President Volodymyr Zelenskiy, meanwhile, tried to stress Kyiv’s preparations and Western support for early EU entry as another aspect of ongoing international support for Ukrainians defending their country from the unprovoked full-scale Russian invasion that began one year ago.

Zelensky said after meeting European Parliament President Roberta Metsola at an event in western Ukraine focused in part on Russian war crimes that “the task is to actively prepare everything for our country’s membership in the European Union, increase arms deliveries to Ukraine, and strengthen sanctions against Russia.”

In its regular daily report early on March 5, the Ukrainian General Staff cited Russian offensives in the directions of Bakhmut, Avdiyivka, Lyman, and Shakhtar in Donetsk, as well as farther north in Kupyan, in the Kharkiv region.

It also said it had killed 930 Russian troops in the previous 24 hours of fighting.

Both sides in the fighting classify their casualty figures, and RFE/RL cannot independently confirm casualty or other battlefield reports from either side.

Serhiy Cherevaty, a spokesman for Ukraine’s Eastern Group of Forces, told CNN on March 4 that its soldiers still controlled Bakhmut.

“There is no mass withdrawal of Ukrainian troops either,” Cherevaty said.

Just one road leading from Bakhmut was said to be open as what Russian mercenary leader Yevgeny Prigozhin described as the “pincer” closed, and reports suggested that the few thousand residents remaining in city, which had a prewar population of around 70,000, would be forced to flee by foot.

Moscow, meanwhile, tried to project confidence with a second claim in as many days of a visit to the front lines by Russian Defense Minister Sergei Shoigu, although his exact whereabouts were impossible to confirm.

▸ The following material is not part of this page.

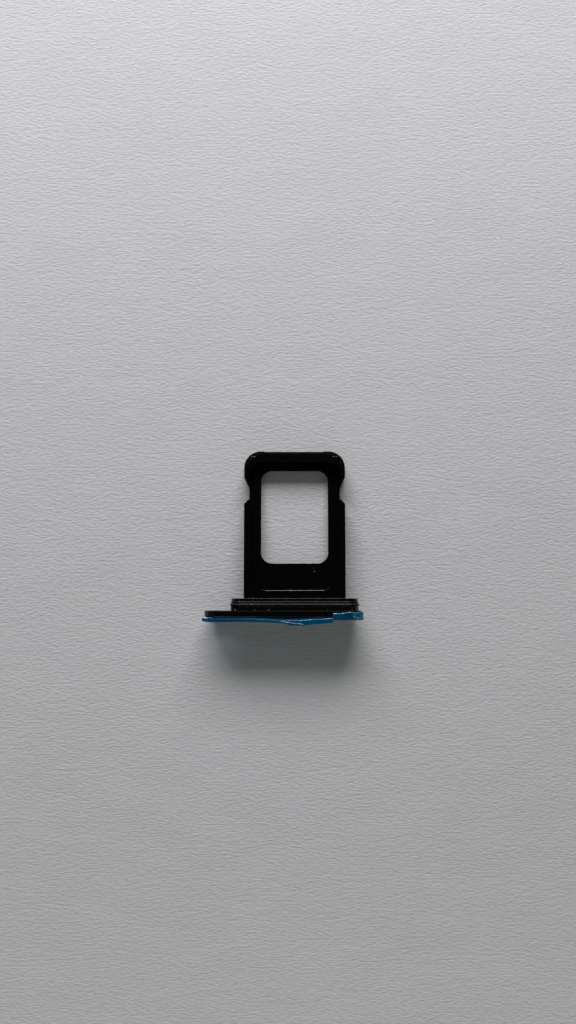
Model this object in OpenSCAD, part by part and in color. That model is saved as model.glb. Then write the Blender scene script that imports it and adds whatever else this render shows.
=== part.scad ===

Russia’s Defense Ministry said that Shoigu met with army commanders in the war zone to be briefed on the situation.

An accompanying video showed Shoigu with Russia’s top commander, General Valery Gerasimov, and a deputy, General Sergei Surovikin.

Amid reports of battlefield setbacks since the invasion began but particularly in recent months, Shoigu has come under increasing pressure from pro-war advocates inside Russia, including Wagner chief Prigozhin, for the military’s performance.

The Russian Defense Ministry on March 4 said Shoigu had visited near the front lines of eastern Ukraine, without specifying the location.

Kyiv has acknowledged the dire situation around Bakhmut’s defense but was said to have been still swapping in troops, while Western military experts said the situation there is critical under “increasingly severe pressure.”

“In the direction of Bakhmut, the enemy has not abandoned an attempt to surround the city of Bakhmut,” the General Staff said early on March 5.

Western experts have questioned the Russian push for Bakhmut, saying it has less strategic and more symbolic value for the Kremlin.

The Ukrainian General Staff said that by its count, the Russians had lost more than 153,000 soldiers since the full-scale invasion began in February 2022.

U.S. and other Western officials recently estimated that the number of total casualties on the Russian side — including dead and wounded — was approaching 200,000.

Moscow has acknowledged “significant” losses but last reported accumulated casualties of under 6,000 by September.

A spokesman for Ukraine’s air forces argued on March 5 for the supply of modern Western aircraft, particularly U.S.-designed F-16s, amid an expanding threat from Russian remotely launched missiles, glide bombs, and modified bombs that “can fly tens of kilometers” to hit their targets.

The spokesman, Yuriy Ignat, said in televised remarks that such aircraft could also help Ukrainian forces “drive off” the Russian planes that launch such weapons.